The number of early Reformed writers on politics is large, and virtually all (with the noteworthy exception of Thomas Erastes) oppose the state or civil magistrate impinging on the church's independence within its sphere and criticize the idea that the divine institution of government grants the monarch an unlimited power over his subjects. Rather, public law represents an agreement between rulers and people, and that if this law is broken, the lesser magistrate has both the right and duty to lead the people in rebellion against the monarch. Hence the title "monarchomach" given to the critics of royal absolutism by royalist writers of the 16th and 17th centuries.

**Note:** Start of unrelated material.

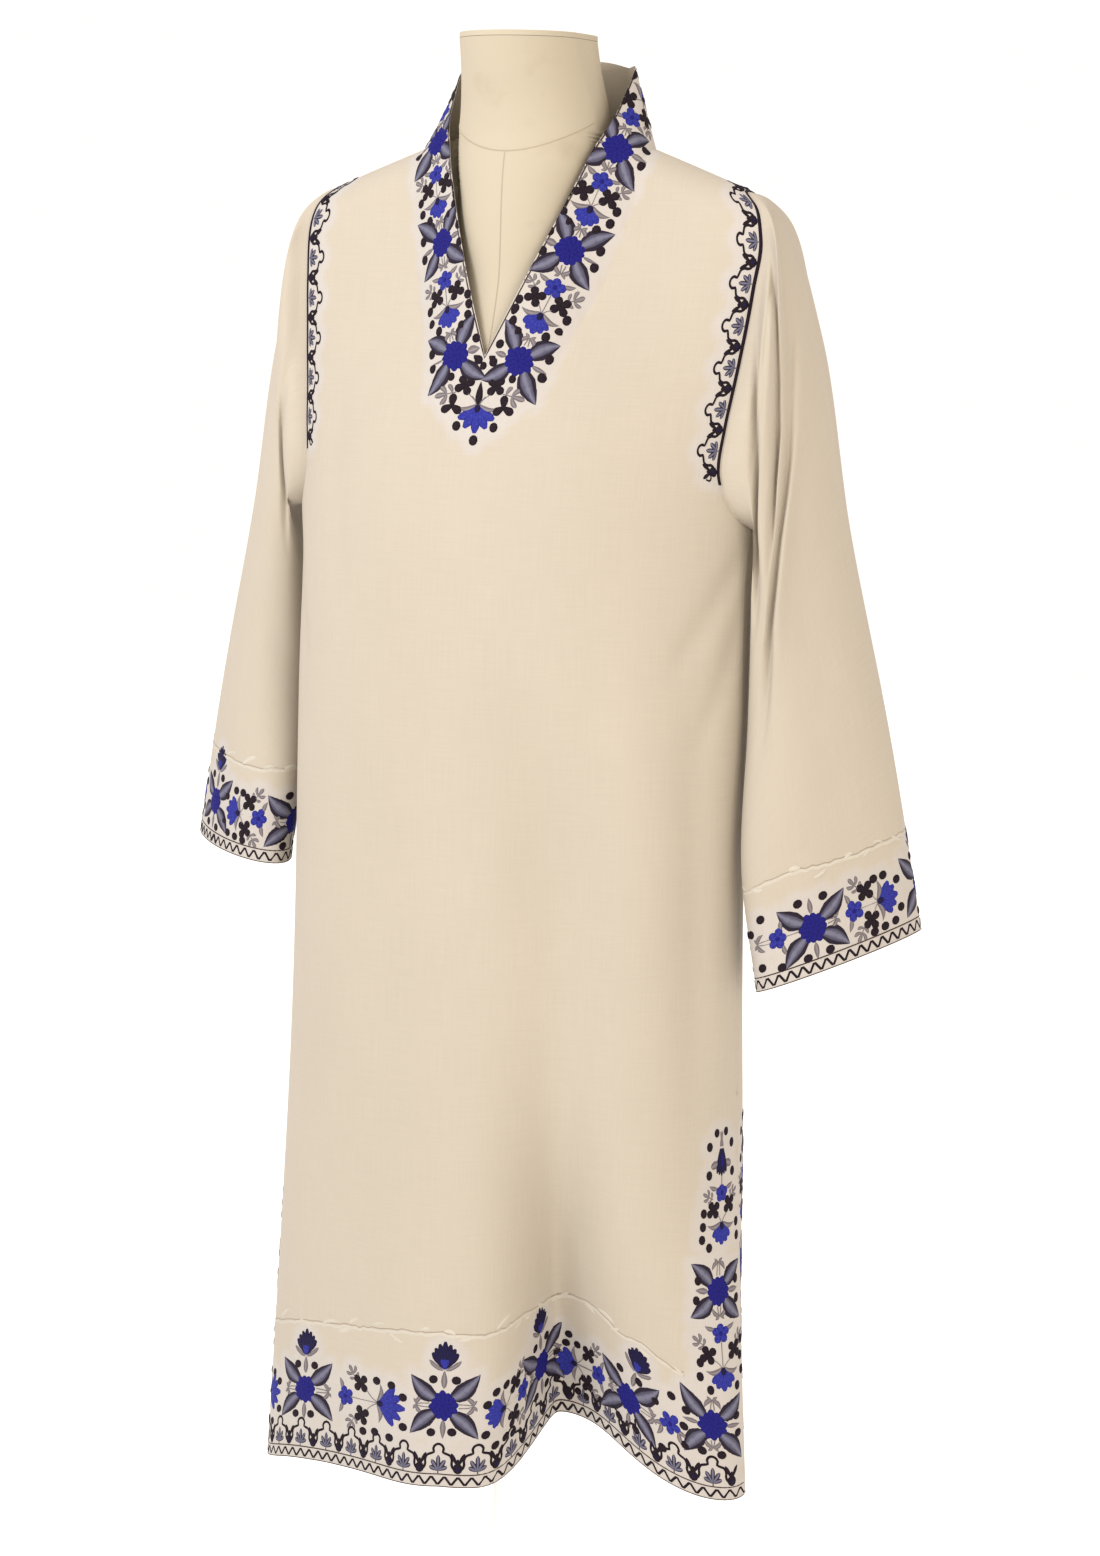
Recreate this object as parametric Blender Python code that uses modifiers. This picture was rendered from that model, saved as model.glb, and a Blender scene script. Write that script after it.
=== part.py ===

One of the most common justifications for limited government was, as Samuel Rutherford said, that unlimited power in one that can sin is an "accursed power". Rutherford, as a devout Calvinist, saw sinfulness as the natural heritage of all descended from Adam by ordinary generation, hence its taint affects all members of the human race save Jesus Christ. However, government is a divine institution to protect mankind. Hence, there had to be compact between people, rulers, and God to prevent the rulers from having a power that might destroy rather than preserve the people.

By the same token, Calvin himself urged the best government as a mix of democracy and aristocracy in the last chapters of his Institutes of the Christian Religion. His reasoning was simply that kings could not always be trusted to do what is right. While Calvin differs from many of his disciples--Knox, Buchanan, Marnix van St. Aldegonde, Hotman, Junius Brutus, and others--in shying away from declaring a right of rebellion against a tyrant, his conclusions about the best constitution are remarkably similar to theirs.

The Reformed doctrine of total depravity grates on modern, democratic sensibilities. Yet the seed of the constitutional, limited governments that marked the North Atlantic countries were planted by something quite unlike the sunnier estimate of human nature springing from the French Enlightenment.